Ayetin dostluk yasağı koyduğu saadet asrındaki özel bir anlayışa da dikkatimiz çekilerek deniyor ki:
-Zaman-ı saadette bir büyük din inkılabı meydana geldi. Bütün zihinleri din noktasına çevirdiğinden, bütün sevgi ve düşmanlığı din noktasına toplayıp buna göre sevgi duyar, yahut düşmanlık ederlerdi o günlerde.
Onun için o gün dünyevi üstünlükleri bulunmayan gayrimüslimlere dostluk ve sevgi duygusundan, münafıklık kokusu geliyordu. Sanki dinine duyulan sevgiden dolayı yakınlık duyuluyor gibi görünüyordu. Ayet işte dininden dolayı duyulan bu sevgi ve dostluğunu yasaklamıştır!.
Bugün ise onlarla dost olmamız, medeniyet ve terakkilerinin beğendiklerimizi almamız içindir. Bu manadaki dostluk ise kat’iyyen Kur’an’ın yasakladığı dostluktan değildir.
Belki sahip oldukları fenlerinden, teknik tekamüllerinden dolayı dostluk kurma ihtiyacı duyulmaktadır. Bu farkı fark etmek lazımdır!. Evet, Münazarat 80 sayfalık küçük bir cep kitabıdır.
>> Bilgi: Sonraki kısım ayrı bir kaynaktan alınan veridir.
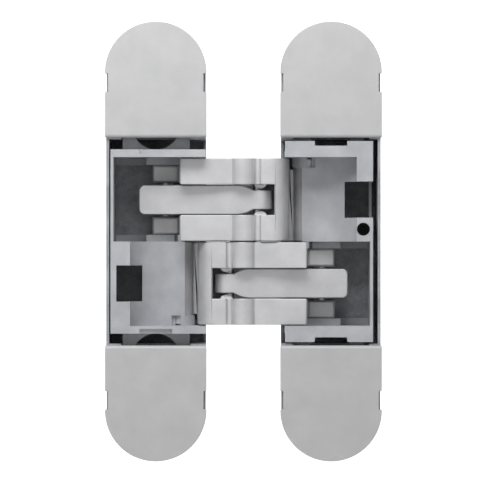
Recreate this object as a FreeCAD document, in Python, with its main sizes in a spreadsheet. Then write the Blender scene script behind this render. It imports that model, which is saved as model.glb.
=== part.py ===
import FreeCAD, Part
import math
import os
import Sketcher

# Concealed door hinge, seen open at 180 degrees, in millimetres.
# X runs across the two leaves with the frame leaf at -X, Y runs into the wood,
# and Z is up. The origin is the middle of the whole hinge.
# The two halves are alike: what the frame leaf has above the middle, the door leaf
# has below it. So each piece is drawn for the frame leaf, with Y counted from the
# leaf's face, and the door leaf's piece is the same one turned half a turn about Y.

doc = FreeCAD.newDocument("concealed_hinge")
sheet = doc.addObject("Spreadsheet::Sheet", "dims")


class Size:
    """A length that knows its value and the words that bind it to the sheet."""

    def __init__(self, value, text):
        self.value = value
        self.text = text

    def _join(self, other, sign, value):
        return Size(value, "(" + self.text + " " + sign + " " + as_size(other).text + ")")

    def __add__(self, other):
        return self._join(other, "+", self.value + as_size(other).value)

    def __sub__(self, other):
        return self._join(other, "-", self.value - as_size(other).value)

    def __mul__(self, other):
        return self._join(other, "*", self.value * as_size(other).value)

    def __truediv__(self, other):
        return self._join(other, "/", self.value / as_size(other).value)

    def __neg__(self):
        return Size(-self.value, "(0 - " + self.text + ")")


def as_size(number):
    if isinstance(number, Size):
        return number
    return Size(float(number), "(" + repr(float(number)) + ")")


def size(alias, number):
    """Write one driving dimension in the sheet and return it."""
    size.row = getattr(size, "row", 0) + 1
    sheet.set("A" + str(size.row), alias)
    sheet.set("B" + str(size.row), str(number))
    sheet.setAlias("B" + str(size.row), alias)
    return Size(float(number), "dims." + alias)


# Leaves, cases and covers
leaf_width = size("leaf_width", 28.0)
leaf_height = size("leaf_height", 121.4)
leaf_depth = size("leaf_depth", 28.4)
leaf_gap = size("leaf_gap", 20.4)
cover_thick = size("cover_thick", 1.6)
cover_height = size("cover_height", 32.0)
cover_edge = size("cover_edge", 0.9)
case_inset = size("case_inset", 0.3)
case_wall = size("case_wall", 0.8)
end_depth = size("end_depth", 12.8)
case_round = size("case_round", 0.8)
clip_notch = size("clip_notch", 0.8)
clip_high = size("clip_high", 5.1)
clip_thick = size("clip_thick", 0.6)
clip_reach = size("clip_reach", 6.5)

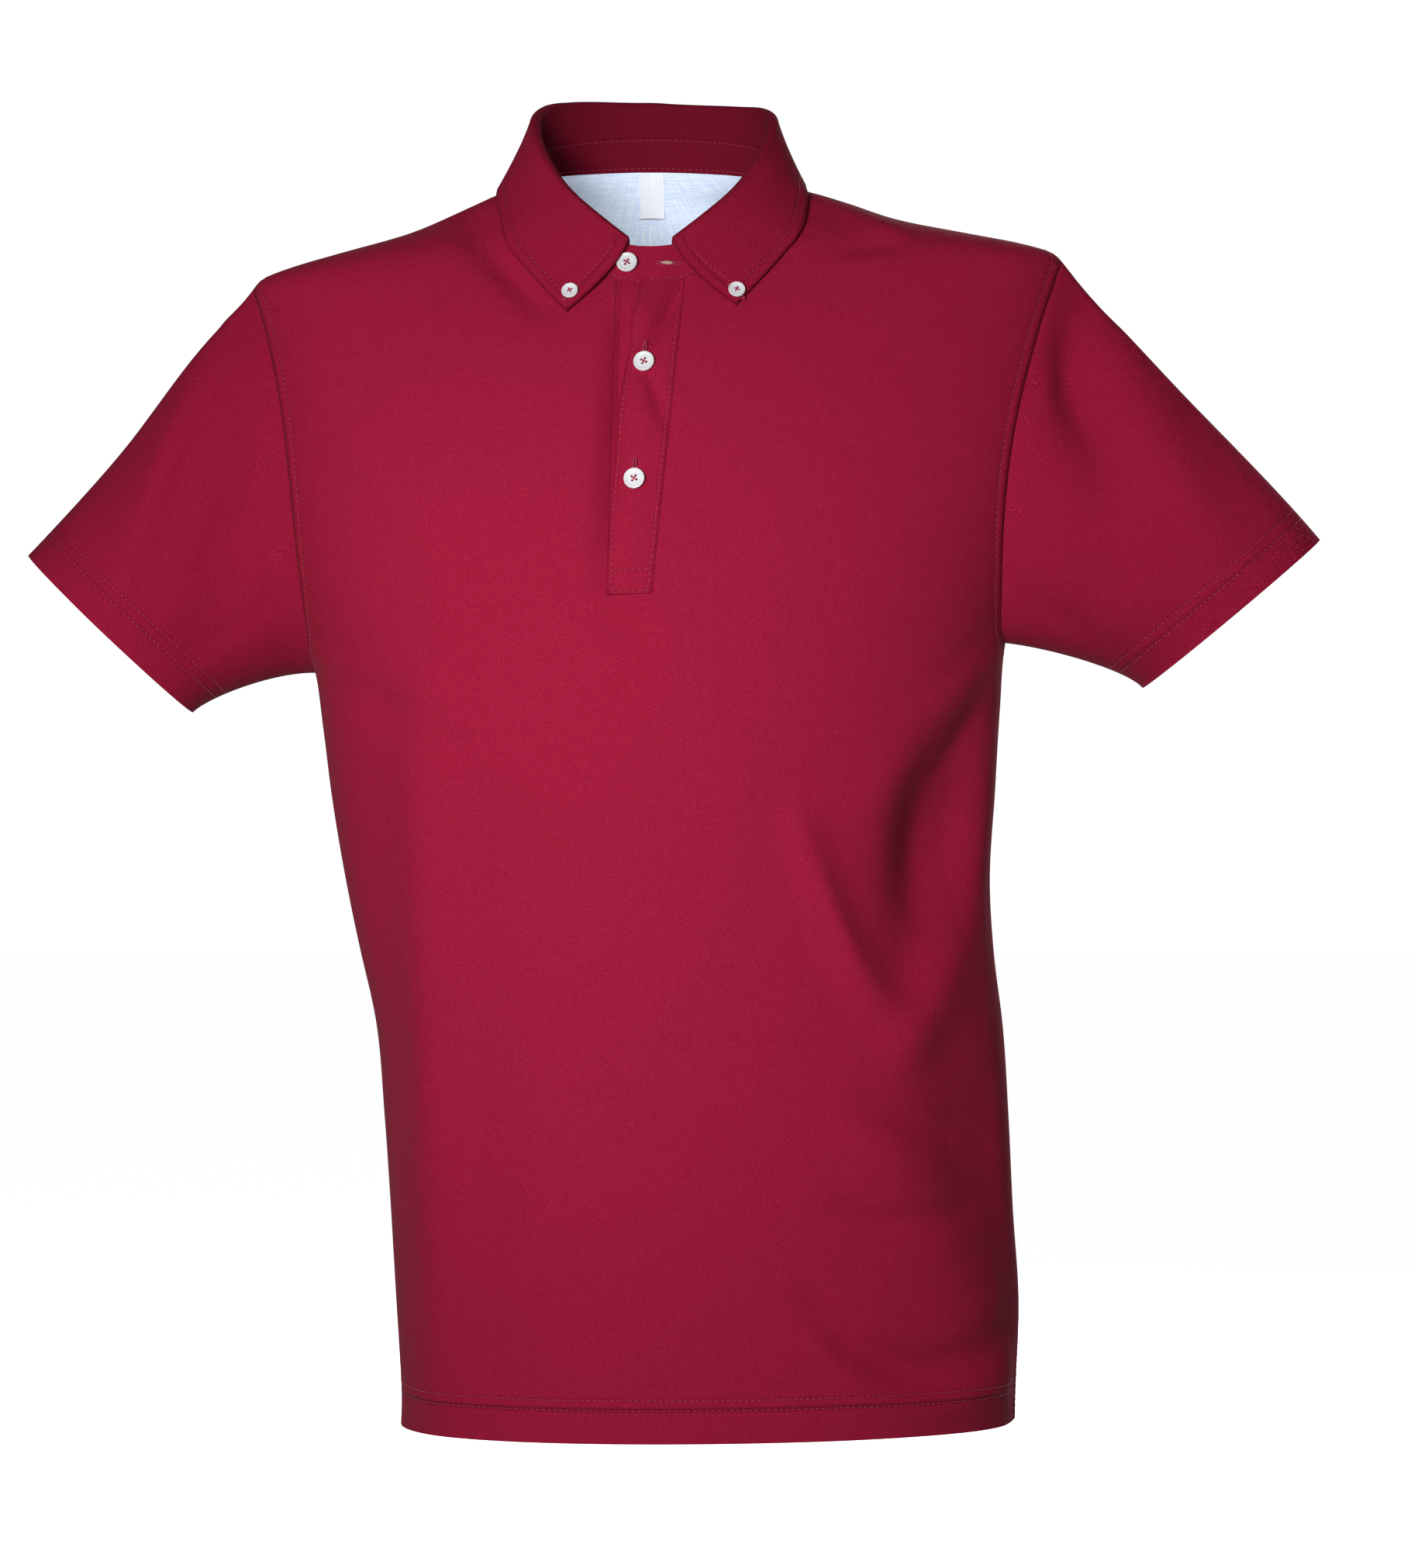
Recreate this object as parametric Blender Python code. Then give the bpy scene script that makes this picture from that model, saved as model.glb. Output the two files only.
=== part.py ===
"""Short-sleeved polo shirt with a button-down collar, filled out as when it is worn.

Metres, +Z up. The shirt's front faces -Y and the wearer's left is +X, so a panel
named left hangs at -X, as it is seen from the front. The origin is the middle of the
neck opening, at the height of the points where the shoulder seams reach the neck.
Every piece is a wall of cloth on the same few surfaces: the torso, given by rings,
a sleeve on each side, lofted from its armhole to its cuff, and the collar's profile.
"""

import math
from collections import namedtuple

import bmesh
import bpy
import numpy as np
from mathutils import Matrix, Vector

# Cloth
CLOTH = 0.0016
TRIM_CLOTH = 0.0010
SEAM_GAP = 0.0003
LAYER_STEP = 0.0020

# Levels of the body's own lines
NECK_POINT_LEVEL = 0.003
SHOULDER_TIP_LEVEL = -0.048
ARMPIT_LEVEL = -0.271
VENT_LEVEL = -0.664
HEM_LEVEL = -0.708
VENT_OPENING = 0.0025

# Neck opening
NECK_HALF_WIDTH = 0.070
NECK_FRONT_DROP = 0.065
NECK_BACK_RISE = 0.0116
NECK_DROP_POWER = 1.15

# Armhole: how far it reaches round to the front and back, as a cosine
ARMHOLE_REACH = 0.43

# Counts of faces along the panels' edges
SHOULDER_ROWS = 5
ARMHOLE_ROWS = 10
SIDE_ROWS = 12
PANEL_ROWS = SHOULDER_ROWS + ARMHOLE_ROWS + SIDE_ROWS
NOTCH_ROWS = 11
FRONT_COLUMNS = 9
NOTCH_COLUMNS = 2
BACK_COLUMNS = 20
SLEEVE_ROWS = 9
PLACKET_COLUMNS = 2
STAND_ROWS = 2

# Colours, as linear red, green and blue
BURGUNDY = (0.355, 0.014, 0.051, 1.0)
PALE_BLUE = (0.62, 0.72, 0.90, 1.0)
WHITE = (0.85, 0.87, 0.90, 1.0)

# Rings of the torso: the level, the middle and half width, the depths to the front and
# the back, how far the cloth is turned about the body, and how far the ring leans
Ring = namedtuple("Ring", "level middle half_width front back turn lean")
RINGS = (
    Ring(-0.7400, 0.0320, 0.1760, 0.1220, 0.1180, -8.0, 0.010),
    Ring(-0.6940, 0.0321, 0.1767, 0.1215, 0.1175, -8.5, 0.010),
    Ring(-0.6410, 0.0312, 0.1795, 0.1200, 0.1160, -9.5, 0.006),
    Ring(-0.5870, 0.0276, 0.1798, 0.1200, 0.1130, -11.0, 0.000),
    Ring(-0.5340, 0.0243, 0.1806, 0.1200, 0.1095, -12.0, 0.000),
    Ring(-0.4810, 0.0203, 0.1812, 0.1205, 0.1080, -12.0, 0.000),
    Ring(-0.4410, 0.0140, 0.1826, 0.1210, 0.1080, -12.0, 0.000),
    Ring(-0.4000, 0.0092, 0.1850, 0.1225, 0.1085, -12.0, 0.002),
    Ring(-0.3470, 0.0068, 0.1905, 0.1265, 0.1110, -11.0, 0.012),
    Ring(-0.3070, 0.0058, 0.1940, 0.1280, 0.1145, -9.0, 0.028),
    Ring(-0.2710, 0.0050, 0.1980, 0.1265, 0.1190, -6.5, 0.042),
    Ring(-0.2400, 0.0050, 0.2060, 0.1245, 0.1212, -4.8, 0.042),
    Ring(-0.2000, 0.0045, 0.2160, 0.1190, 0.1215, -4.0, 0.040),
    Ring(-0.1500, 0.0040, 0.2245, 0.1080, 0.1160, -2.8, 0.038),
    Ring(-0.1100, 0.0040, 0.2285, 0.0930, 0.1075, -1.6, 0.036),
    Ring(-0.0800, 0.0040, 0.2305, 0.0780, 0.0985, -0.9, 0.036),
    Ring(-0.0620, 0.0038, 0.2320, 0.0670, 0.0925, -0.5, 0.036),
    Ring(-0.0500, 0.0034, 0.2310, 0.0595, 0.0885, -0.3, 0.035),
    Ring(-0.0455, 0.0030, 0.2255, 0.0565, 0.0870, 0.0, 0.034),
    Ring(-0.0400, 0.0026, 0.2090, 0.0535, 0.0848, 0.0, 0.033),
    Ring(-0.0335, 0.0020, 0.1820, 0.0490, 0.0820, 0.0, 0.031),
    Ring(-0.0240, 0.0015, 0.1420, 0.0410, 0.0778, 0.0, 0.028),
    Ring(-0.0140, 0.0010, 0.1150, 0.0310, 0.0732, 0.0, 0.022),
    Ring(-0.0040, 0.0005, 0.0890, 0.0215, 0.0684, 0.0, 0.010),
    Ring(0.0030, 0.0000, 0.0700, 0.0160, 0.0645, 0.0, 0.000),
    Ring(0.0146, 0.0000, 0.0640, 0.0120, 0.0580, 0.0, 0.000),
    Ring(0.0300, 0.0000, 0.0580, 0.0100, 0.0520, 0.0, 0.000),
)
RING_SQUARENESS = 0.03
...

Ancak satırlarında sayfalar yüklü derin manalar vardır. Bediüzzaman Hazretleri, kendi aşiret ve çevrelerine başta ırkçılık konusu olmak üzere tartışma konusu olan İslami konuları çarpıcı misallerle açıklayarak özellikle ırkçılık meselesini kökten tedavi etmiştir.
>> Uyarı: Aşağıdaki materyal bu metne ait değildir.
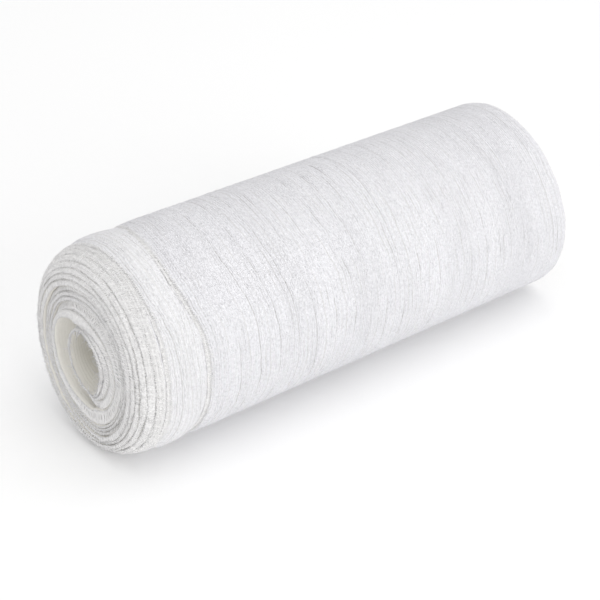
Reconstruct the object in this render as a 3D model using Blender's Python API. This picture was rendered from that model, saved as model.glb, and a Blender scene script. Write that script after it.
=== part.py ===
"""A white elastic bandage, rolled up and lying on its side.

The roll's axis lies along X, its near end points to -X and it rests on a flat strip at Z = 0. The
origin is at the middle of the base. One cloth is wound round itself, so a single number, the
winding, says where along the cloth a point is: it counts full turns from the inner end in the
hollow middle to the cut end of the last wrap, and the cloth's near edge is one unbroken line. At
the near end the inner turns stand out of the last wrap and their edges make a loosened, stepped
face.
"""

import math
from collections import namedtuple

import bmesh
import bpy

MM = 0.001

# Driving dimensions, in millimetres. A place is a distance along the axis, measured from the plane
# of the near end's innermost edge and growing towards the far end.
WRAP_RADIUS = 23.05  # outside of the last wrap, at its cut end
WRAP_GROWTH = 0.7  # what one turn of pressed cloth adds to the radius
AXIS_HEIGHT = 21.8  # less than the radius, so the cloth is pressed flat where it rests
FAR_PLACE = 116.9  # the far end's face
CORE_RADIUS = 5.9  # the hollow middle, away from the near end
CORE_STEP = 0.9  # the step that the cloth's inner end makes in the hollow
RIM_INSET = 0.38  # from the outside of a pressed turn to the middle of its edge
RIM_HALF = 0.26  # half the width of a turn's rolled edge

# The winding counts whole turns. Angles are in degrees: 0 is the front of the roll, towards -Y,
# and 90 is its top.
COLUMNS = 40  # columns of faces in one turn
START_ANGLE = -72.0
FULL_TURNS = 14
END_COLUMN = 25  # the cut end lies this many columns past the start angle
LAST_WINDING = FULL_TURNS + END_COLUMN / COLUMNS
DIRECTIONS = 8

# The near end's face: a row for each turn that is given, and a column for each eighth of a turn
# from the start angle. The turns between two rows are spread between them.
Compass = namedtuple("Compass", "under front_low front front_high top back_high back back_low")
EDGE_RADIUS = {
    0: Compass(7.6, 6.3, 6.0, 5.8, 5.9, 5.7, 6.1, 7.6),
    1: Compass(8.8, 7.6, 7.2, 6.8, 6.9, 6.8, 7.3, 8.9),
    2: Compass(10.7, 9.6, 8.4, 8.0, 9.2, 11.0, 12.9, 14.2),
    3: Compass(14.4, 11.9, 11.2, 10.7, 11.2, 12.6, 14.0, 15.0),
    6: Compass(16.6, 15.0, 14.4, 14.5, 14.7, 15.6, 16.4, 16.9),
    7: Compass(17.9, 16.7, 15.8, 15.9, 16.1, 17.1, 17.8, 18.1),
}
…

Zaten Münazarat, doğuda aşiretlere yapılan konuşmaların kitap haline getirilmesiyle oluşan özel bir edebi eserdir. Ancak demir leblebidir, kişniş değildir. Ciddi bir dikkatle okumak gerekir ki, işaret ettiği ince ve önemli manalar tam anlaşılsın.